Deputy Spokesperson: That is the question that I asked this morning and I hope to have an answer for you shortly. I think you can do the calculation yourself in terms of the numbers that we’ve been reporting on, but we wanted to get a comprehensive look at that. Yes.
[The Deputy Spokesperson later announced that the number of abducted United Nations staff worldwide stands at eight: three abducted in Niger, one in Pakistan and four in Somalia.]
Question: Russian TV. Without releasing the nationalities of the people that were abducted in Somalia, could you confirm that there were no Russian nationals?
Deputy Spokesperson: I can’t really go beyond what I have for now on the record. Yes, Sho?
Question: Yes, it’s a follow-up. Can we say at least they’re foreigners?
Deputy Spokesperson: At this point, as I said, we feel that it would not be useful to discuss the nationalities, but yes, three of the abductees are international staff and one is a national staff member.
Question: Is Robert Fowler [inaudible] considered a UN abductee and is there any update on his abduction?
Deputy Spokesperson: I have no update, and yes he is considered one. Matthew.
Question: There’s a recent ACABQ report on the Secretary-General’s proposed amendments to the staff regulations and they said that the Secretary-General should have included information about whether he consulted with staff before changing the rules, what the authority was for the proposed changes to the rule and [that he] should report on this to the General Assembly. One, are you aware of the ACABQ report and what’s the Secretariat’s response to this pretty scathing... [interrupted]?

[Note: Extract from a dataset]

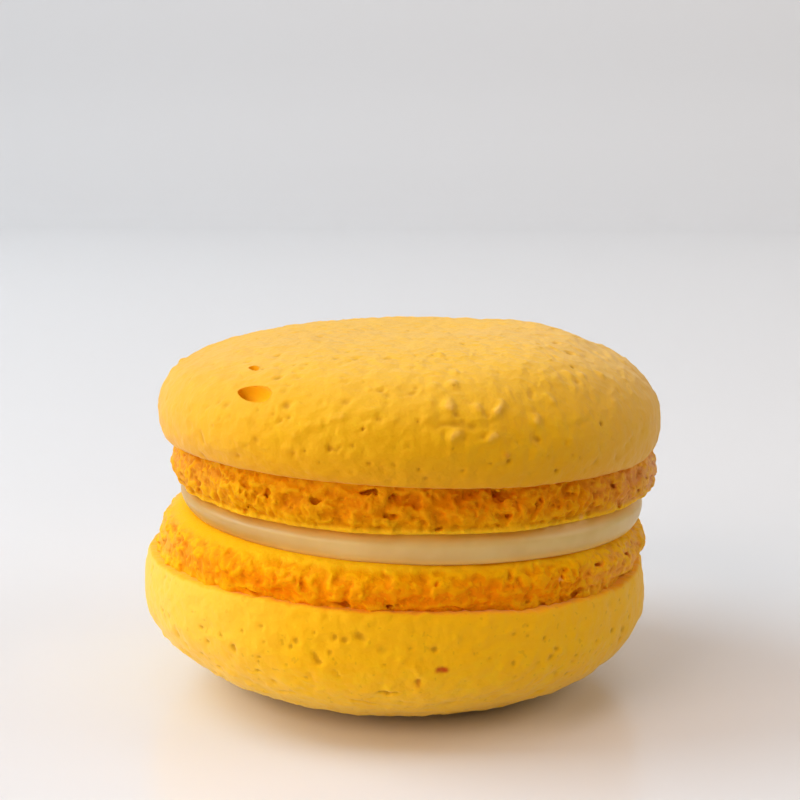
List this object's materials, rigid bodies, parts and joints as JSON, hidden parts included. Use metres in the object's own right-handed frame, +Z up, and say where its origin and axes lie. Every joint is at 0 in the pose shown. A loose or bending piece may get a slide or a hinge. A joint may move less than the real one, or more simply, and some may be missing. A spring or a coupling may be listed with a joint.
{
  "type": "french macaron",
  "caption": "French macaron: two smooth domed almond-meringue shells with craggy feet, sandwiching a pale ganache disc, resting on its lower shell.",
  "frame": {"origin": "on the table, under the middle of the macaron's outline", "axes": "+Z up through both shells, +X to the right and -Y towards the viewer, as the macaron is shown"},
  "size_m": [0.0475, 0.0467, 0.0321],
  "materials": {
    "meringue": "baked almond meringue, yellow, matte and faintly eggshell-smooth on the caps, open and crumbly on the feet",
    "ganache": "white chocolate ganache, cream, smooth with a soft satin sheen"
  },
  "bodies": {
    "root": {"lower_shell": "meringue", "filling": "ganache", "upper_shell": "meringue"}
  },
  "joints": []
}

Deputy Spokesperson: I think if the ACABQ is looking into something, we’re obviously very engaged with them; so I have nothing... [interrupted]
Question: They’ve reported... they’ve... [interrupted].
Deputy Spokesperson: I have nothing beyond what the ACABQ is saying. If there are no other questions from you ‑‑ if you could just hold on for a few minutes and we’ll try to get John Holmes down here as soon as possible for you. Thank you.